Retomando lo que plantea Nietzsche, podemos aventurarnos a afirmar que el espectador sutil no cuestionará la máscara que adopta Simón, sino más bien qué aspecto de la realidad psíquica o física de Simón se manifiesta a través de ella. Sin caer en lugares comunes, la película echa luz sobre la complejidad del espectro de la salud mental, es decir: que una persona sea capaz de modificar su conducta a punto tal de verse como un discapacitado para integrarse a un grupo social es sin dudas un síntoma que habla de la profundidad y la desidentificación de las personas con enfermedades mentales hacia los diferentes grupos sociales. Habla, también, de la necesidad que tenemos las personas de identificarnos con pares.
No nos configuramos determinados a priori, como sostiene Judith Butler, sino que nos definimos en acto a través de la repetición de conductas.

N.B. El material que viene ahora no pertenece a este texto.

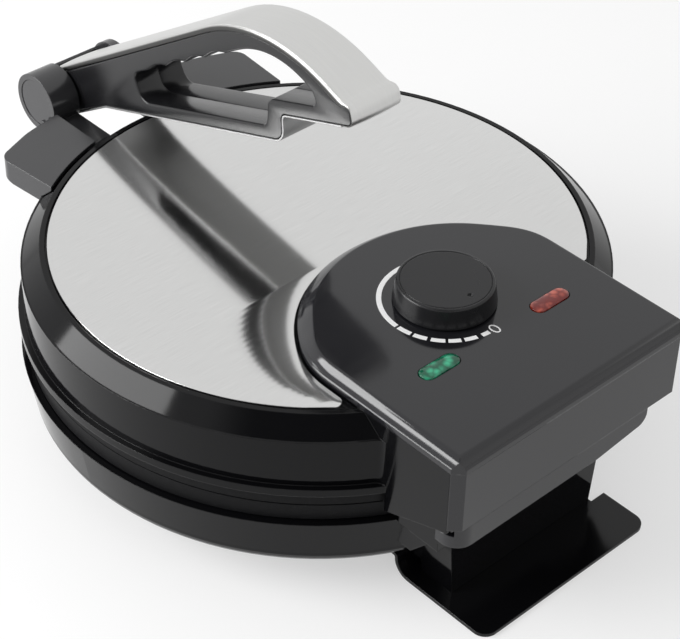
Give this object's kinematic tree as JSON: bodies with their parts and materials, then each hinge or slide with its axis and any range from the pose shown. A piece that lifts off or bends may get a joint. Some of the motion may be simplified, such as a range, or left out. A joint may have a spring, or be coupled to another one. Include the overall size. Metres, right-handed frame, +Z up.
{
  "type": "electric roti maker",
  "caption": "Round electric flatbread maker: a hinged clamshell of heated plates with a lever handle on its bracket, a control box with knob and lamps, and a bent sheet rear stand.",
  "frame": {"origin": "middle of the footprint, on the surface that the appliance stands on", "axes": "+X to the appliance's left hand as seen from its handle side, +Y from the handle to the hinge and controls, +Z up"},
  "size_m": [0.292, 0.3765, 0.2108],
  "materials": {
    "gloss_housing": "glossy black moulded housing",
    "cover_plastic": "matte black vented bottom cover",
    "coated_plate": "cast aluminium with a dark matte non-stick coating",
    "heater_sheath": "dull heat-tinted tubular heater sheath",
    "shield_steel": "plain aluminised sheet",
    "screw_steel": "zinc plated steel",
    "fuse_sleeve": "woven glass sleeve",
    "foot_rubber": "black rubber",
    "stand_paint": "gloss black painted sheet steel",
    "gland_rubber": "black rubber bush",
    "terminal_ceramic": "cream glazed insulating block",
    "brushed_disc": "fine brushed stainless sheet",
    "panel_plastic": "satin black top with a glossy sloping border",
    "white_print": "thin white print",
    "red_lens": "translucent red lens",
    "green_lens": "translucent green lens",
    "washer_nylon": "dark nylon friction washer",
    "handle_plastic": "satin black heat resistant handle plastic",
    "handle_steel": "satin brushed stainless strap",
    "trim_steel": "bright steel edge trim",
    "knob_plastic": "satin black knob"
  },
  "bodies": {
    "root": {"base_shell": "gloss_housing", "base_cover": "cover_plastic", "lower_plate": "coated_plate", "lower_heater": "heater_sheath", "lower_heat_shield": "shield_steel", "lower_shield_screws": "screw_steel", "lower_thermal_fuse": "fuse_sleeve", "base_plate_screws": "screw_steel", "base_cover_screws": "screw_steel", "rubber_feet": "foot_rubber", "rear_stand": "stand_paint", "stand_screws": "screw_steel", "hinge_pins": "screw_steel", "cord_gland": "gland_rubber", "terminal_block": "terminal_ceramic"},
    "lid": {"lid_shell": "gloss_housing", "lid_disc": "brushed_disc", "upper_plate": "coated_plate", "upper_heater": "heater_sheath", "upper_heat_shield": "shield_steel", "upper_shield_screws": "screw_steel", "upper_thermal_fuse": "fuse_sleeve", "lid_plate_screws": "screw_steel", "control_panel": "panel_plastic", "dial_scale": "white_print", "thermostat": "terminal_ceramic", "thermostat_nut": "screw_steel", "red_lens": "red_lens", "green_lens": "green_lens", "lamp_holders": "terminal_ceramic", "panel_screws": "screw_steel", "handle_bracket": "gloss_housing", "bracket_screws": "screw_steel", "barrel_caps": "gloss_housing", "pivot_pin": "screw_steel", "pivot_washers": "washer_nylon"},
    "handle": {"handle_left": "handle_plastic", "handle_right": "handle_plastic", "handle_strap": "handle_steel", "handle_trim": "trim_steel", "handle_screws": "screw_steel"},
    "knob": {"control_knob": "knob_plastic", "knob_mark": "knob_plastic", "control_shaft": "screw_steel"}
  },
  "joints": [
    {"name": "lid_hinge", "type": "hinge", "parent": "root", "child": "lid", "pos_m": [0, 0.16225, 0.06], "axis": [-1, 0, 0], "range_deg": [0, 100]},
    {"name": "handle_pivot", "type": "hinge", "parent": "lid", "child": "handle", "pos_m": [0, -0.17225, 0.103], "axis": [1, 0, 0], "range_deg": [-9, 40]},
    {"name": "knob_turn", "type": "hinge", "parent": "lid", "child": "knob", "pos_m": [0, 0.09825, 0.115], "axis": [0, 0, -1], "range_deg": [0, 270]}
  ]
}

En ese sentido, podríamos afirmar que “Simón deviene discapacitado” y, como en un ciclo de lo que en psicología se llama profecía autocumplida, logra finalmente su cometido: recibir un certificado que lo acredite.
Dejaremos de lado el dilema ético, la problemática esbozada sobre el marco legal y las mentiras que Simón no tiene problema en repetir una y otra vez. La película no quiere alimentar el morbo de las categorías psiquiátricas, sino poner sobre la mesa la complejidad de las habilidades o incapacidades de alguien que atraviesa una patología de salud mental severa a la hora de descubrirse durante su adolescencia. Simón de la montaña nos ayuda así a entender la forma en que la sociedad de hoy experimenta el crecimiento y la adolescencia desde la óptica de un personaje que se encuentra al margen.
Simón de la montaña (Argentina/Chile/Uruguay, 2024), guion de Agustín Toscano, Tomás Murphy y Federico Luis Tachella, dirección de Federico Luis Tachella, 98 minutos.